For this study, I will examine kind emotions and behaviours in children 2 to 3 years of age and assess how they differ for children facing adversity in the family (e.g., parental conflict, low socio-economic status) and/or in the community (e.g., neighborhood violence). I will use a multi-method approach including observations, behavioural tasks, physiological assessments, and questionnaires. The Laboratory for Social-Emotional Development and Intervention (SEDI) and Centre for Child Development, Mental Health, and Policy (CCDMP) at the University of Toronto’s Mississauga campus will serve as the hub for these procedures for the 6-week research period in Summer 1. Moreover, this proposed research project involves working on a pre-existing research project at SEDI: Adversity and the Development of Affective and Prosocial Trajectories (ADAPT) online wave; however, I would work on a distinct aspect of research individually. In addition to working with my research advisor, Dr. Ruth Speidel, I will also work closely with Dr.
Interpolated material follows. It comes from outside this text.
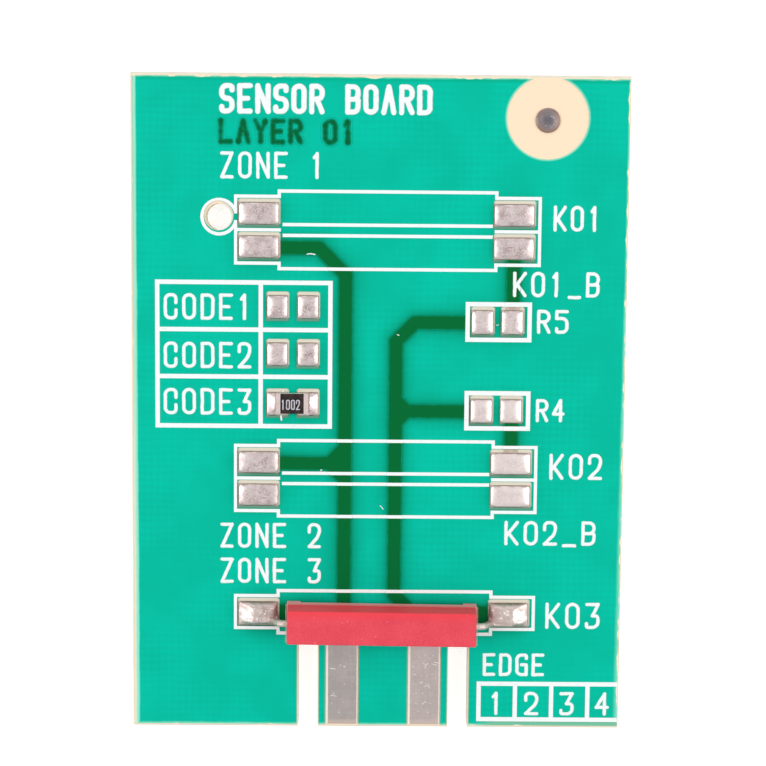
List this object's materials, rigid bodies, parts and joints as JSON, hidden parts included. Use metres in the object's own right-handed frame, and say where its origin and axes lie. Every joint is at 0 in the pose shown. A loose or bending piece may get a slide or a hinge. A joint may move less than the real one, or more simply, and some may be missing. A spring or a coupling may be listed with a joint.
{
  "type": "reed switch sensor board",
  "caption": "Small green circuit board with a red moulded reed switch, a chip resistor, empty tinned pads and a slotted tongue with edge fingers.",
  "frame": {"origin": "centre of the board's underside", "axes": "+Z out of the printed side, +X to the board's right, +Y to its top, with the tongue at -Y"},
  "size_m": [0.0302, 0.0402, 0.004],
  "materials": {
    "glass_epoxy": "cream woven glass and epoxy, fibrous at the scored edges",
    "green_mask": "green solder mask, darker where it lies over copper",
    "copper_foil": "etched copper foil, seen only at the rims of the pads",
    "tinned_pad": "grainy levelled tin",
    "solder_joint": "bright solder, grainy where it cooled last",
    "plated_cap": "plated end caps of the chip resistor",
    "alumina": "white fired ceramic",
    "black_glaze": "black glaze with a printed value",
    "capsule_glass": "clear sealed glass",
    "nickel_iron": "plated nickel-iron wire and blade",
    "white_ink": "screen-printed white ink, a little open at its edges",
    "red_moulding": "red moulding, fine satin grain"
  },
  "bodies": {
    "root": {"chip_cap_left": "plated_cap", "chip_cap_right": "plated_cap", "chip_ceramic": "alumina", "chip_glaze": "black_glaze", "copper_code_1_left": "copper_foil", "copper_code_1_right": "copper_foil", "copper_code_2_left": "copper_foil", "copper_code_2_right": "copper_foil", "copper_code_3_left": "copper_foil", "copper_code_3_right": "copper_foil", "copper_link_lower": "copper_foil", "copper_link_upper": "copper_foil", "copper_mark": "copper_foil", "copper_reed_1a_left": "copper_foil", "copper_reed_1a_right": "copper_foil", "copper_reed_2b_left": "copper_foil", "copper_reed_2b_right": "copper_foil", "copper_run_left": "copper_foil", "copper_run_right": "copper_foil", "ink_code_table": "white_ink", "ink_connector": "white_ink", "ink_load_1": "white_ink", "ink_load_2": "white_ink", "ink_reed_1": "white_ink", "ink_reed_1_lower_line": "white_ink", "ink_reed_1_upper_line": "white_ink", "ink_reed_2": "white_ink", "ink_reed_2_lower_line": "white_ink", "ink_reed_2_upper_line": "white_ink", "ink_reed_3": "white_ink", "laminate": "glass_epoxy", "reed_blade_left": "nickel_iron", "reed_blade_right": "nickel_iron", "reed_glass": "capsule_glass", "reed_moulding": "red_moulding", "solder_code_1_left": "tinned_pad", "solder_code_1_right": "tinned_pad", "solder_code_2_left": "tinned_pad", "solder_code_2_right": "tinned_pad", "solder_code_3_left": "solder_joint", "solder_code_3_right": "solder_joint", "solder_load_1_left": "tinned_pad", "solder_load_1_right": "tinned_pad", "solder_load_2_left": "tinned_pad", "solder_load_2_right": "tinned_pad", "solder_mask": "green_mask", "solder_reed_1a_left": "tinned_pad", "solder_reed_1a_right": "tinned_pad", "solder_reed_1b_left": "tinned_pad", "solder_reed_1b_right": "tinned_pad", "solder_reed_2a_left": "tinned_pad", "solder_reed_2a_right": "tinned_pad", "solder_reed_2b_left": "tinned_pad", "solder_reed_2b_right": "tinned_pad", "solder_reed_3_left": "solder_joint", "solder_reed_3_right": "solder_joint", "tin_finger_left": "tinned_pad", "tin_finger_right": "tinned_pad", "tin_mark": "tinned_pad"}
  },
  "joints": []
}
Melis Yavuz-Müren, a post-doctoral fellow at the SEDI lab, who oversees the ADAPT project.
My goal of this project is to improve our understanding of the origins of childhood kindness, and by doing so, empower various stakeholders in assisting families and children who are experiencing adversity. By studying and promoting kindness, many known benefits of kindness could be perpetuated throughout society. Some of these benefits include, but are not limited to: kindness being linked with increasing serotonin, which is responsible for feelings of well-being (Fryburg, 2021); kindness being linked with positive social interactions with others (Yavuz et al., 2022); and kindness being linked with psychological distress reduction (Nelson-Coffey et al., 2021). Moreover, a potential application of my findings may involve conducting future research to develop comedy-based interventions (e.g., comedic improvisation workshops) that promote prosocial behaviour (i.e., kindness), which may mitigate the risks associated with childhood adversity. Therefore, detecting early signs of childhood kindness and understanding how to promote it, which is important for developing healthy communities and societies, is the anticipated key achievement of my research.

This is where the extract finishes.